Great Work Environment- Coming in 50th out of the Forbes100 Best Companies to Work For, Men’s Wearhouse shows that it truly cares about its employees. With compensation and benefits well above the norm for retail, the company has attracted top talent and spurred cost savings initiatives throughout its company. As the Motley Fool’s own Jeremy Bowman explains, looking for happy employees can be a huge help when try to find successful stocks.
Weaknesses
Slowing Growth Runways- Aiming for a target of 125 Moores stores in Canada, the company doesn’t have much room for growth as they currently have 117 now. Furthermore, the company has 625 Men’s Wearhouse stores and sees the overall count in America growing to 750 in the intermediate future. While that represents a 20% jump, it is not a wild growth runway by any means.
Struggling Metrics- In the trailing 12 months, Men’s Wearhouse has seen its Days Sales of Inventory jump from 145 to 167 and its Inventory Turnover drop from 2.52 to 2.18. Long story short, this is largely due to the company’s increase in inventory, as it now makes up 41% of total assets. With Days Inventory historically closer to 150 and Inventory Turnover around 2.5 on average, it will be pivotal for the company to continue clearing its excess inventory.
Opportunities
Corporate Apparel- Having posted an 18% increase in sales during 2010 and finally finding profitability in the first 9 months of 2012, the company’s Corporate Apparel segment has begun to produce. Pairing up American based Twin Hills with the addition of British Dimensions and Alexandria , Men’s Wearhouse continues to grow its secondary segment, which now accounts for 9% of overall sales.
International Expansion- Through its Moores line of stores, the company has successfully moved into the Canadian retail space in addition to its corporate apparel segment in the U.K. While they do not have an immediate plan for further international growth, the company’s sales in the U.K. and Canada offer the opportunity for further growth in their respective geographies, particularly with Europe, as it is the largest clothing retail industry in the world.
Acquisitions- With a history of smart acquisitions and a debt free balance, there is always an opportunity for Men’s Wearhouse to find another great company at a reasonable price.
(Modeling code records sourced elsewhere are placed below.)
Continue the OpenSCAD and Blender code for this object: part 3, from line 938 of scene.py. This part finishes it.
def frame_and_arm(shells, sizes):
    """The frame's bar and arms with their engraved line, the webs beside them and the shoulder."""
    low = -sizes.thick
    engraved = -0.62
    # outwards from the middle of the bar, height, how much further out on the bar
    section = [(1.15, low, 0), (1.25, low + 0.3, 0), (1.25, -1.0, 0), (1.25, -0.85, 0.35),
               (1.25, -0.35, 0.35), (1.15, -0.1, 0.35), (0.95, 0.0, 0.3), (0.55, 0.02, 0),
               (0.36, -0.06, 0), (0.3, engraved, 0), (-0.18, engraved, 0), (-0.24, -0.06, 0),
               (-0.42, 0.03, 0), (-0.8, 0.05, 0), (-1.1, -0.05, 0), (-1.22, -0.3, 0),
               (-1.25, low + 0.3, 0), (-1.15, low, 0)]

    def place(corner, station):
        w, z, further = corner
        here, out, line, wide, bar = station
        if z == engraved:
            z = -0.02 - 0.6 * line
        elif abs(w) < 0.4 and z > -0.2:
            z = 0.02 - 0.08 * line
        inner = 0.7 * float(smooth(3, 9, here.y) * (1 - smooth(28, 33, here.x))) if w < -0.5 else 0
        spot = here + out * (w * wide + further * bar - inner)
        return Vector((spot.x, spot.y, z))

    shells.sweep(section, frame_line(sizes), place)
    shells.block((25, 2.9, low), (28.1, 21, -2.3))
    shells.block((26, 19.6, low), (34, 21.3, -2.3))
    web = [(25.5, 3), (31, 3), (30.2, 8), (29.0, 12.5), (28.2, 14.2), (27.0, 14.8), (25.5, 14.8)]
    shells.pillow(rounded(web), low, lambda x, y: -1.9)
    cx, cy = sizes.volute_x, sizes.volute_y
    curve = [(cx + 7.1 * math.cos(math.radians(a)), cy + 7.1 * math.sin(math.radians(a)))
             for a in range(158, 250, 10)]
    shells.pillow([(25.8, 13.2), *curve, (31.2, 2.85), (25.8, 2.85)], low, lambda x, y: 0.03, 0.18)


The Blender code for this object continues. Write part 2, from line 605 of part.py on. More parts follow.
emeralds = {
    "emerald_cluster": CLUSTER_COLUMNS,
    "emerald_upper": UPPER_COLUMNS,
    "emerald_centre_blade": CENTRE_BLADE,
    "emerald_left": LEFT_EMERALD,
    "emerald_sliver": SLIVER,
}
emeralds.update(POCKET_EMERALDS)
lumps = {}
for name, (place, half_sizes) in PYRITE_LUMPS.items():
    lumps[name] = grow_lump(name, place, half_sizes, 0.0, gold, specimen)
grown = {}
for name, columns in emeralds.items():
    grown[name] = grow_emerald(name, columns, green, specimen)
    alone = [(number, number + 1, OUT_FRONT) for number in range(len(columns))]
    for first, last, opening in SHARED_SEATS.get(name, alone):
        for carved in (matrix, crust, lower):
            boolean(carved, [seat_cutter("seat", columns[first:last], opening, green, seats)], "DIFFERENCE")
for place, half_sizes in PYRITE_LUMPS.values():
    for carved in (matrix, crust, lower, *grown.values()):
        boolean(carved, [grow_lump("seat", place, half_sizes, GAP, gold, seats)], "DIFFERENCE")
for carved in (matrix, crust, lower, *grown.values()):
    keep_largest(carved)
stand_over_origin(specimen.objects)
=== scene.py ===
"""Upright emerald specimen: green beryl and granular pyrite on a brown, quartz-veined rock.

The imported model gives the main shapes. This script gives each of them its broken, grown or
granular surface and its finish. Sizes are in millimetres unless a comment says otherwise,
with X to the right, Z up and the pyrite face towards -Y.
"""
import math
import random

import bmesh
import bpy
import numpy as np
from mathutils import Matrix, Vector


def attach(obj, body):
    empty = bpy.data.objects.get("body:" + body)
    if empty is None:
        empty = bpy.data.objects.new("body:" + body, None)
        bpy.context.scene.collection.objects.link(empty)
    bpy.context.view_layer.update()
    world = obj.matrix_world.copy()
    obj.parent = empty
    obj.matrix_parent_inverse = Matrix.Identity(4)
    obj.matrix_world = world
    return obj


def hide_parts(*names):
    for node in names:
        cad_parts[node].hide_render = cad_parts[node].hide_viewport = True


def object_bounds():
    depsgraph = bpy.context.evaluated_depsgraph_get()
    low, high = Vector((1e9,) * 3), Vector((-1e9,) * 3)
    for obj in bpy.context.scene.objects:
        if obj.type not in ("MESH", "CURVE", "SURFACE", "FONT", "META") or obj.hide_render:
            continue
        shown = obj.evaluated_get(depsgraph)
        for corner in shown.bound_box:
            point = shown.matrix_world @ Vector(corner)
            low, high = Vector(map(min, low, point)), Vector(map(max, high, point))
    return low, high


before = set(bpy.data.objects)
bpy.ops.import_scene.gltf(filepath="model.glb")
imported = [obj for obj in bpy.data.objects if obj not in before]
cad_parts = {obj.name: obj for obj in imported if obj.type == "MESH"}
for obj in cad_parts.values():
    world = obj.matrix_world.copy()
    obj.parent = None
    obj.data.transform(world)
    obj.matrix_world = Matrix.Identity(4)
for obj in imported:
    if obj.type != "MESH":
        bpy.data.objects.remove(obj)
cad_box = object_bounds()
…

From Alexandria to Dimensions, or After Hours Formalwear to Moore’s, Men’s Wearhouse is willing to buy reasonably priced growth.
Threats
Jos. A. Bank- Representing the company’s most direct line of competition, Jos. A. Bank can almost be seen as a mini Men’s Wearhouse. With no international operations, Jos. A. Bank is looking to continue building its U.S. presence, which means attempting to steal market share from Men’s Wearhouse. However, lowering its full year 2012 profit guidance, Jos. A. Bank has shown that expanding an additional 150 stores from its current total of 500 could be harder than expected. Posting a Days Inventory ratio of 308 and an Inventory Turnover ratio of 1.18, the up and coming retailer has a long ways to go to reach Men’s Wearhouse and its strong metrics.
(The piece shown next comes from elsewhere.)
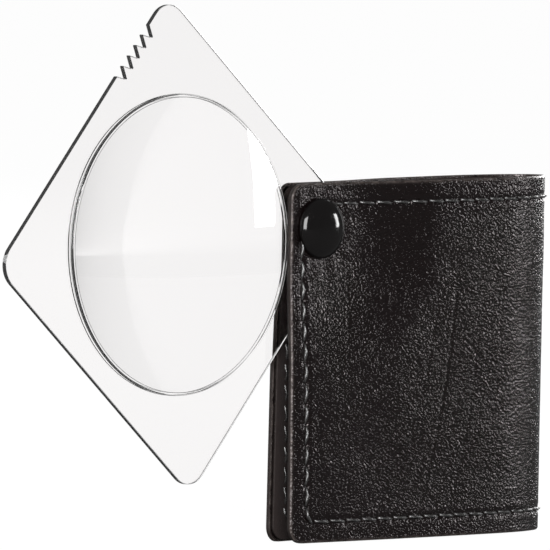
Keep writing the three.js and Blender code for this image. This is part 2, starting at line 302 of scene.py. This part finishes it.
def clear_edge_material():
    """The plate's narrow side faces, coloured grey as painted shade for the dark lines that refraction shows
    along the plate's edges, and satin.
    """
    n = Nodes("acrylic_edge_painted_shade")
    drag = n.noise(2200, 2)
    # Painted shade: this grey tone stands in for the dark lines that refraction draws at the plate's edges.
    tone = n.mix(drag, rgb(0.22, 0.22, 0.22), rgb(0.36, 0.36, 0.36))
    n.set(Base_Color=tone, Roughness=n.ramp(drag, 0.3, 0.7, 0.06, 0.18), Normal=n.bump(drag, 0.00003, 0.3))
    n.set(Transmission_Weight=0.85, IOR=1.49)
    return n.material


def lacquer_material():
    """Glossy black lacquer on the pressed cap."""
    n = Nodes("black_lacquer")
    peel = n.noise(900, 2)
    marks = n.ramp(n.noise(2600, 3), 0.45, 0.75, 0.07, 0.16)
    tone = n.mix(peel, rgb(0.0045, 0.004, 0.004), rgb(0.0062, 0.0055, 0.0055))
    n.set(Base_Color=tone, Roughness=marks, Normal=n.bump(peel, 0.00003, 0.25))
    n.set(Specular_IOR_Level=0.5)
    return n.material


def steel_material():
    n = Nodes("plated_steel")
    turning_place = n.stretched((600, 9000, 600))
    turning = n.make("ShaderNodeTexNoise", {"Vector": turning_place, "Scale": 1}).outputs["Fac"]
    tone = n.mix(turning, rgb(0.42, 0.42, 0.4), rgb(0.6, 0.6, 0.58))
    n.set(Base_Color=tone, Metallic=1.0, Roughness=n.ramp(turning, 0.3, 0.7, 0.22, 0.42))
    n.set(Normal=n.bump(turning, 0.00003, 0.3))
    return n.material


def nylon_material():
    n = Nodes("nylon")
    mottle = n.noise(1600, 3)
    tone = n.mix(mottle, rgb(0.6, 0.59, 0.54), rgb(0.72, 0.71, 0.67))
    n.set(Base_Color=tone, Roughness=n.ramp(mottle, 0.3, 0.7, 0.38, 0.55))
    n.set(Normal=n.bump(mottle, 0.00005, 0.3))
    return n.material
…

Macy’s (NYSE:M) – Posting strong 4th quarter results, Macy’s welcomed in its new fiscal year by growing its Omnichannel operations and delivering 48% sales growth year-over-year with its online sales. By focusing on its Omnichannel operations, the company aims to fulfill orders online from any of its current stores, giving it quite a leg up on its peripheral competitors in Men’s Wearhouse and Jos. A. Bank. Despite this success, however, Macy’s inventory levels have jumped at an alarming rate, up from 23% of total assets last year to 32% this year.
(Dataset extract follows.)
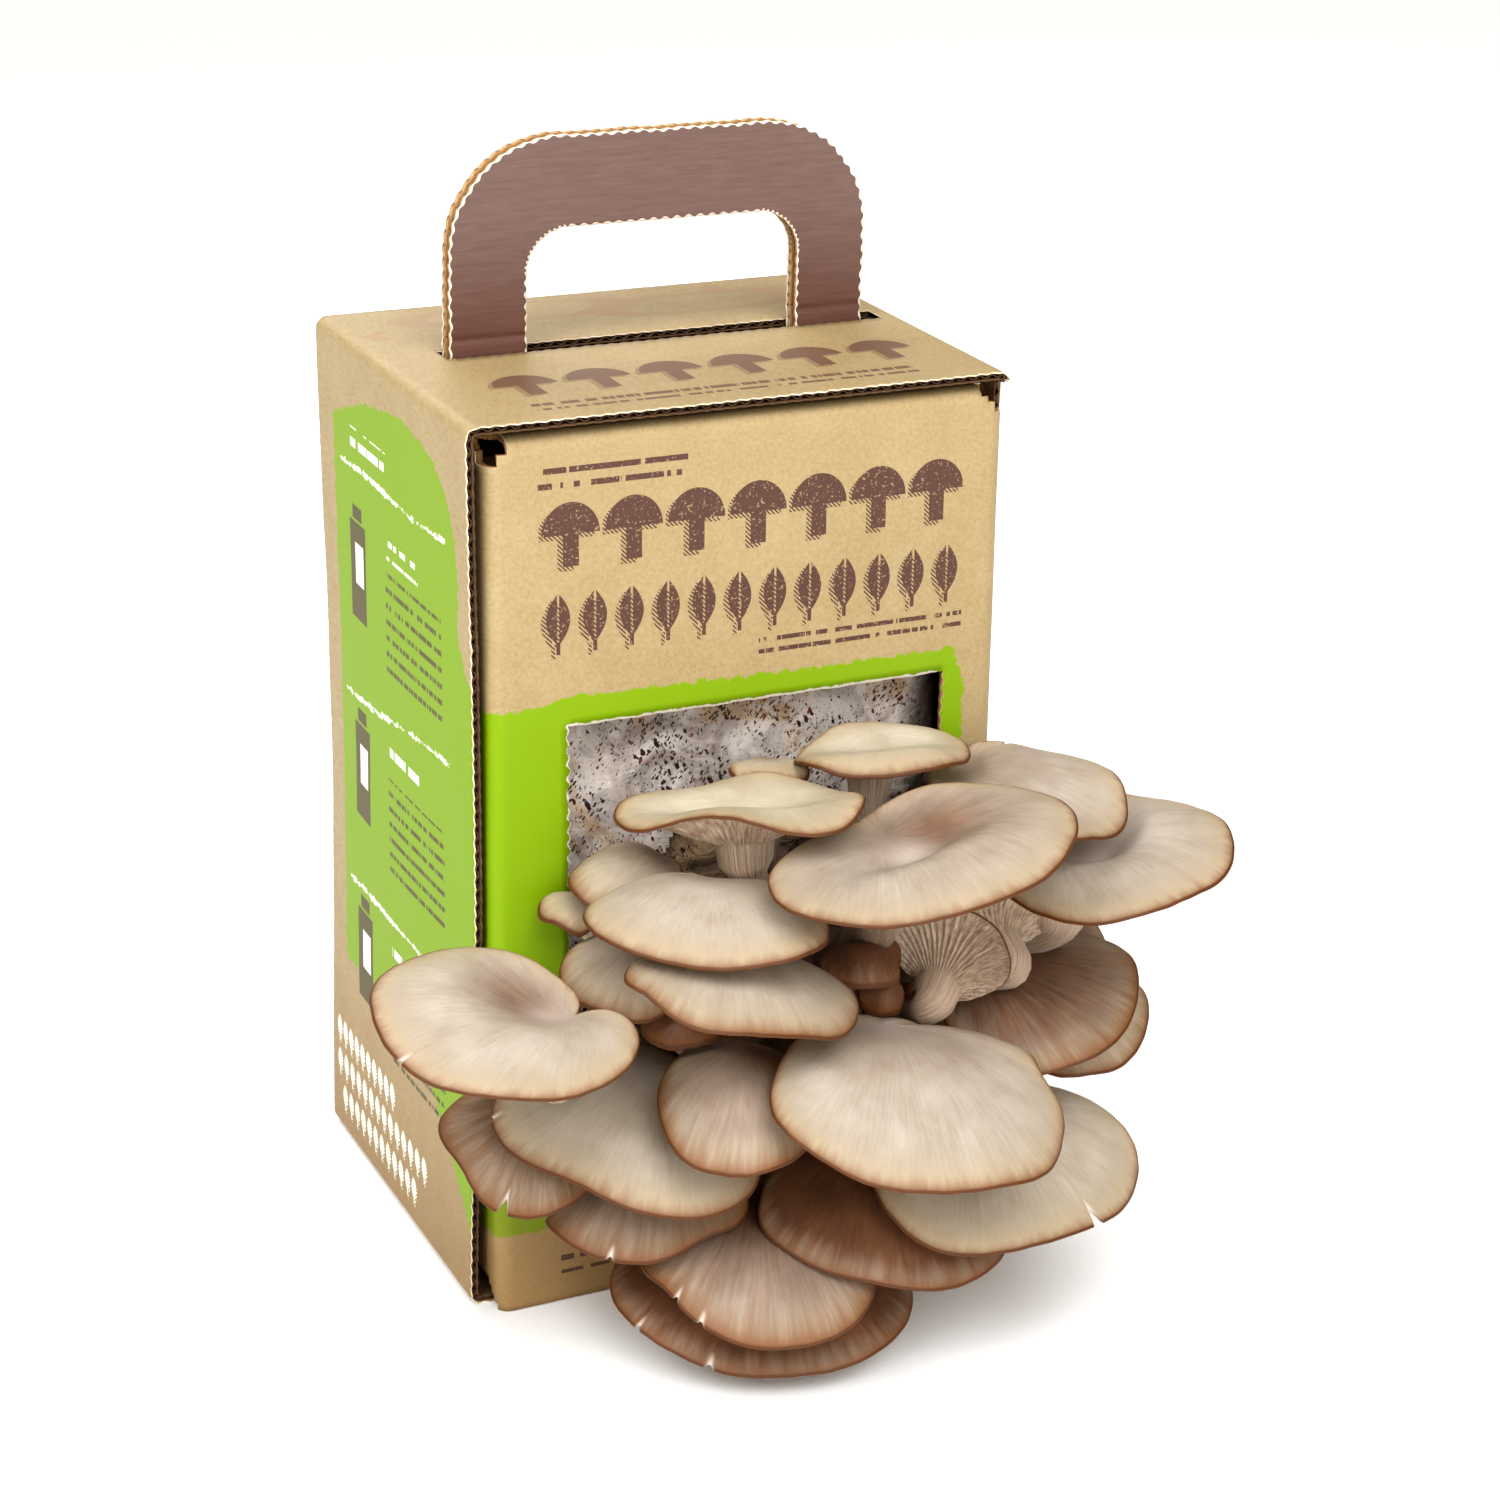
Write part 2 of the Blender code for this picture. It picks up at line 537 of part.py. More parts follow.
# Each mushroom: middle of the cap, which way it points, its half width and half length, and the place of
# its root on the cluster base (x, z); all in millimetres and degrees.
SMALL = {"turns": 10, "stem": 3, "foot": 3, "flesh": 5}
MUSHROOMS = {
    "mushroom_window_right": dict(
        at=(30, -72, 144), heading=-10, droop=0, roll=0, across=21, along=15, root=(24, 95), inset=0.6,
        dome=3, stem=3.5, foot=3, flesh=5, turns=12,
    ),
    "mushroom_window_tiny": dict(
        at=(4, -62, 139), heading=-20, droop=0, roll=0, across=10, along=7, root=(8, 97), inset=0.6,
        dome=2, dip=1, curl=1, rim=1.5, stem=2, foot=2, flesh=3, turns=10,
    ),
    "mushroom_window_wide": dict(
        at=(-14, -84, 142), heading=-26, droop=-7, roll=-3, across=31, along=19, root=(15, 95), inset=0.3,
        dome=2, dip=4, curl=1.5, wave=2, foot=4,
    ),
    "mushroom_edge_upper": dict(
        at=(-37, -70, 121), heading=-70, droop=5, roll=10, across=12, along=15, root=(-8, 91), dip=2, **SMALL
    ),
    "mushroom_shelf_upper": dict(
        at=(-29, -98, 121), heading=-30, droop=8, roll=4, across=30, along=20, root=(2, 90), inset=0.85,
        dip=2, bites=((225, 0.2, 35),),
    ),
    "mushroom_edge_small": dict(
        at=(-49, -65, 111.6), heading=-80, droop=0, roll=10, across=8, along=8, root=(-15, 86), dome=3,
        dip=1, rim=1.5, stem=2.2, foot=2.2, flesh=3.5, turns=10,
    ),
    "mushroom_edge_lower": dict(
        at=(-41.5, -81.5, 101.6), heading=-60, droop=10, roll=12, across=15, along=17, root=(-13, 82), dip=2,
        stem=3.5, foot=3, flesh=5, turns=12,
    ),
    "mushroom_shelf_lower": dict(
        at=(-23, -108, 106), heading=0, droop=12, roll=14, across=29, along=20, root=(8, 82), inset=0.85,
        dip=2, stem=4, foot=3.5,
    ),
    "mushroom_crown": dict(
        at=(16, -112, 137), heading=10, droop=-1, roll=-9, across=36, along=33, root=(19, 86), inset=0.5,
        dome=4, dip=7, stem=6, bend=0.25, bites=((150, 0.15, 30),), turns=16,
    ),
    "mushroom_crown_rear": dict(
        at=(61, -84, 134), heading=35, droop=3, roll=-5, across=23, along=27, root=(34, 90), inset=0.6,
        dome=4, dip=4, wave=2, stem=4.5,
    ),
    "mushroom_right_wide": dict(
        at=(80, -96, 121), heading=40, droop=-4, roll=-8, across=29, along=31, root=(41, 84), inset=0.55,
        dome=4, dip=6, foot=4,
    ),
    "mushroom_gills_up": dict(
        look=BROWN_CAP, at=(42, -92, 97), heading=60, droop=15, roll=50, across=12, along=13,
        root=(32, 76), inset=0.7,
        dip=1, stem=4, foot=4, flesh=6, bend=0.3, turns=12,
    ),
    "mushroom_right_small": dict(
        look=BROWN_CAP, at=(84, -76, 81), heading=45, droop=8, roll=-14, across=16, along=15,
        root=(46, 77), dome=4, dip=2,
        stem=3, foot=3, flesh=4, turns=12,
    ),
    "mushroom_right_dark": dict(
        look=BROWN_CAP, at=(64, -93, 82), heading=30, droop=9, roll=-15, across=27, along=24,
        root=(44, 69), inset=0.85,
        dome=4, foot=4, flesh=7,
    ),
    "mushroom_right_under": dict(
        look=BROWN_CAP, at=(82, -80, 66.5), heading=40, droop=12, roll=-14, across=22, along=20,
        root=(43, 62), stem=4,
        foot=3.5,
    ),
    "mushroom_front_large": dict(
        at=(14, -128, 79), heading=-5, droop=17, roll=10, across=37, along=31, root=(30, 64), inset=0.85,
        dome=6, dip=2, stem=6, foot=5, bites=((165, 0.1, 15),), turns=16,
    ),
    "mushroom_front_cleft": dict(
        at=(48, -110, 48), heading=15, droop=20, roll=3, across=40, along=28, root=(36, 57), dome=6,
        turns=16,
    ),
    "mushroom_low_dark": dict(
        look=BROWN_CAP, at=(17.5, -109, 41.5), heading=-10, droop=22, roll=8, across=30, along=24,
        root=(25, 54), dome=6,
    ),
    "mushroom_low_light": dict(
        at=(-18.5, -108, 34.5), heading=-20, droop=22, roll=6, across=29, along=24, root=(6, 55), dome=6,
        stem=4.5, flesh=7,
    ),
    "mushroom_lowest": dict(
        look=BROWN_CAP, at=(-12, -98, 18), heading=-16, droop=19, roll=5, across=36, along=27,
        root=(16, 51), inset=0.7,
        stem=4, foot=3.5, flesh=7,
    ),
    "mushroom_front_round": dict(
        at=(-26, -110, 79), heading=-30, droop=17, roll=8, across=19, along=22, root=(5, 67), dome=6,
        dip=2, stem=4.5, foot=4,
    ),
    "mushroom_left_lower": dict(
        at=(-45, -92, 68.6), heading=-40, droop=16, roll=13, across=30, along=25, root=(-13, 63), inset=0.75,
        dip=2, stem=4.5, foot=4, flesh=7,
    ),
    "mushroom_left_under": dict(
        at=(-41, -92, 49), heading=-35, droop=20, roll=6, across=24, along=20, root=(-3, 55), stem=4,
        foot=3.5, flesh=7,
    ),
    "mushroom_left_wide": dict(
        at=(-82, -106, 110), heading=-88, droop=-6, roll=18, across=24, along=32, root=(-20, 80), inset=0.9,
        dip=1, stem=4.5, foot=4, bites=((235, 0.25, 35),),
    ),
    "mushroom_left_split": dict(
        look=BROWN_CAP, at=(-69, -83, 62), heading=-50, droop=32, roll=18, across=19, along=19,
        root=(-20, 66), inset=0.6,
        dome=3, dip=2, stem=4,
    ),
    "mushroom_bud_left": dict(
        look=BROWN_CAP, at=(-32, -91, 91), heading=-30, droop=15, roll=0, across=8, along=8,
        root=(-8, 72), inset=0.5,
        dip=1, **SMALL
    ),
    "mushroom_bud_centre": dict(
        look=BROWN_CAP, at=(11, -96, 97), heading=-15, droop=12, roll=4, across=8, along=8,
        root=(20, 75), inset=0.6,
        dome=4, dip=1, **SMALL
    ),
}


make_sleeve()
make_front_panel()
make_back_panel()
make_handle_layer("handle_front", HANDLE_FRONT_Y)
make_handle_layer("handle_back", HANDLE_BACK_Y)
make_bag()
make_cluster_base()
for mushroom_name, mushroom_shape in MUSHROOMS.items():
    make_mushroom(mushroom_name, **mushroom_shape)
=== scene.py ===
"""Oyster mushroom grow kit: a printed kraft carton with a carry handle, and the cluster that grows out of it.

Lengths are written in millimetres and turned to metres when a mesh is made.
"""

import math

import bpy
import numpy as np
from mathutils import Matrix


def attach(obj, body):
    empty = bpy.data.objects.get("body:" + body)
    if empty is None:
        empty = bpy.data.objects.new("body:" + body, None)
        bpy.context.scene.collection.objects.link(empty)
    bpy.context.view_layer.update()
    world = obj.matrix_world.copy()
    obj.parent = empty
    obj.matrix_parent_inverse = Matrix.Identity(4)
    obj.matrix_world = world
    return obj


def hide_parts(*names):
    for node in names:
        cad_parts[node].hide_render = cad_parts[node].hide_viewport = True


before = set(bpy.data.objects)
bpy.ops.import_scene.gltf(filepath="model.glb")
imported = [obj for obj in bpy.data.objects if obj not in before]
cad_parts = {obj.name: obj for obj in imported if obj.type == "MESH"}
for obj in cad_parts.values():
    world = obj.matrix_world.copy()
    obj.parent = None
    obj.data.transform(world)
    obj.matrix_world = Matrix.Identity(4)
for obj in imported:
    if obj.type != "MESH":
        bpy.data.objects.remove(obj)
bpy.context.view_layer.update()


# Camera: in front of the carton, to the left of it and above, with a long lens.
# It looks a little to the right of the carton's middle, and leans by less than two degrees.
azimuth, elevation, lean = np.radians([-26.13, 22.13, 1.657])
carton_middle = np.array([0.0, 0.0, 115.0])
away_from_aim = 847.0
towards_camera = np.array(
    [math.sin(azimuth) * math.cos(elevation), -math.cos(azimuth) * math.cos(elevation), math.sin(elevation)]
)
level_right = np.array([math.cos(azimuth), math.sin(azimuth), 0.0])
level_up = np.cross(towards_camera, level_right)
right = level_right * math.cos(lean) + level_up * math.sin(lean)
up = level_up * math.cos(lean) - level_right * math.sin(lean)
aim = carton_middle + 26.2 * right + 5.43 * up
place = (aim + away_from_aim * towards_camera) / 1000
lens = bpy.data.cameras.new("camera")
lens.lens = 77.63
lens.sensor_width = 36.0
camera = bpy.data.objects.new("camera", lens)
camera.matrix_world = Matrix(np.column_stack([right, up, towards_camera, place]).tolist() + [[0, 0, 0, 1]])
bpy.context.scene.collection.objects.link(camera)
bpy.context.scene.camera = camera


# Studio: a sheet of white paper under large soft lamps, in a bright white room.
# The paper is the floor and isn't part of the object. It is matt, so it takes soft shadows and has no shine.
def linear(colour):
    """An sRGB hex colour as linear red, green, blue and alpha: each channel through the sRGB curve."""
    parts = [int(colour[i : i + 2], 16) / 255 for i in (1, 3, 5)]
    return [c / 12.92 if c <= 0.04045 else ((c + 0.055) / 1.055) ** 2.4 for c in parts] + [1.0]


def node(tree, kind, *values, **more):
    """Adds a shader node with its settings and links, and returns its outputs.

    The values go to its inputs in order: a socket is linked, a hex colour is made linear, and None leaves the
    input as it is. In more, a name with a capital letter is an input's, and any other is a setting's. So a
    MapRange takes its value, the range that comes in, and the range that goes out.
    """
    made = tree.nodes.new("ShaderNode" + kind)
    inputs = {index: value for index, value in enumerate(values) if value is not None}
    for name, value in more.items():
        if name[0].isupper():
            inputs[name] = value
        else:
            setattr(made, name, value)
    for key, value in inputs.items():
        if isinstance(value, bpy.types.NodeSocket):
            tree.links.new(value, made.inputs[key])
        else:
            made.inputs[key].default_value = linear(value) if isinstance(value, str) else value
    return made.outputs


def new_material(name, **shader_values):
    """A material with one Principled shader, whose plain inputs take the values given."""
    made = bpy.data.materials.new(name)
    made.use_nodes = True
    shader = made.node_tree.nodes["Principled BSDF"]
    for key, value in shader_values.items():
        shader.inputs[key.replace("_", " ").title().replace("Ior", "IOR")].default_value = value
    return made, made.node_tree, shader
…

Rough Retail Competition- As mentioned, Jos. A. Bank offers the company’s most direct public competition, but Men’s Wearhouse also faces stiff competition from private firms in Burlington Northern Coats , BrooksBrothers , and many old-fashioned mom and pop style stores. Pair that up with peripheral competition from Macy’s and J.C. Penney with its new CEO Ron Johnson, and this American retailing niche could prove treacherous.
Valuations
Company | P/E & Forward P/E | P/FCF | P/B | 10 yr Rev Growth | 10 yr EPS Growth | Cash/Debt | Dividend | Graham # |
Men’s Wearhouse | 11/10 | 8 | 1.3 | 8% | 14% | $138M/0 | 2.6% | $34.56 |
Jos. A. Bank | 12/13 | 9 | 1.8 | 13% | 18% | $275M/0 | NA | $41.85 |
Macy’s | 12/10 | 7 | 2.8 | 6% | 6% | $1.3B/6.9B | 2.1% | $32.22 |
While the numbers here are somewhat similar, Men’s Wearhouse has 3 specific numbers that give it an edge over its competitors.
1. No Debt- Jos. A. Bank also has no debt — and even has more cash on hand — but it doesn’t have a dividend, which brings me to my next point.
2. A Dividend- Coming in at a 2.6% yield, Men’s Wearhouse offers a high quality dividend that has doubled over the last year and has been paid out for the last 7.
3. Graham Number- While it hasn’t made dividend payments long enough to technically qualify as an Intelligent Investor pick by Ben Graham, it does trade at a 20% discount to its Graham Number.
All in all, with its cheap valuation, discount to Graham Number, gracious dividend, and steady success, I see Men’s Wearhouse as one of the most consistent clothing retailers out there. At these prices I believe it is worth an investment and will give it a green thumb on CAPS.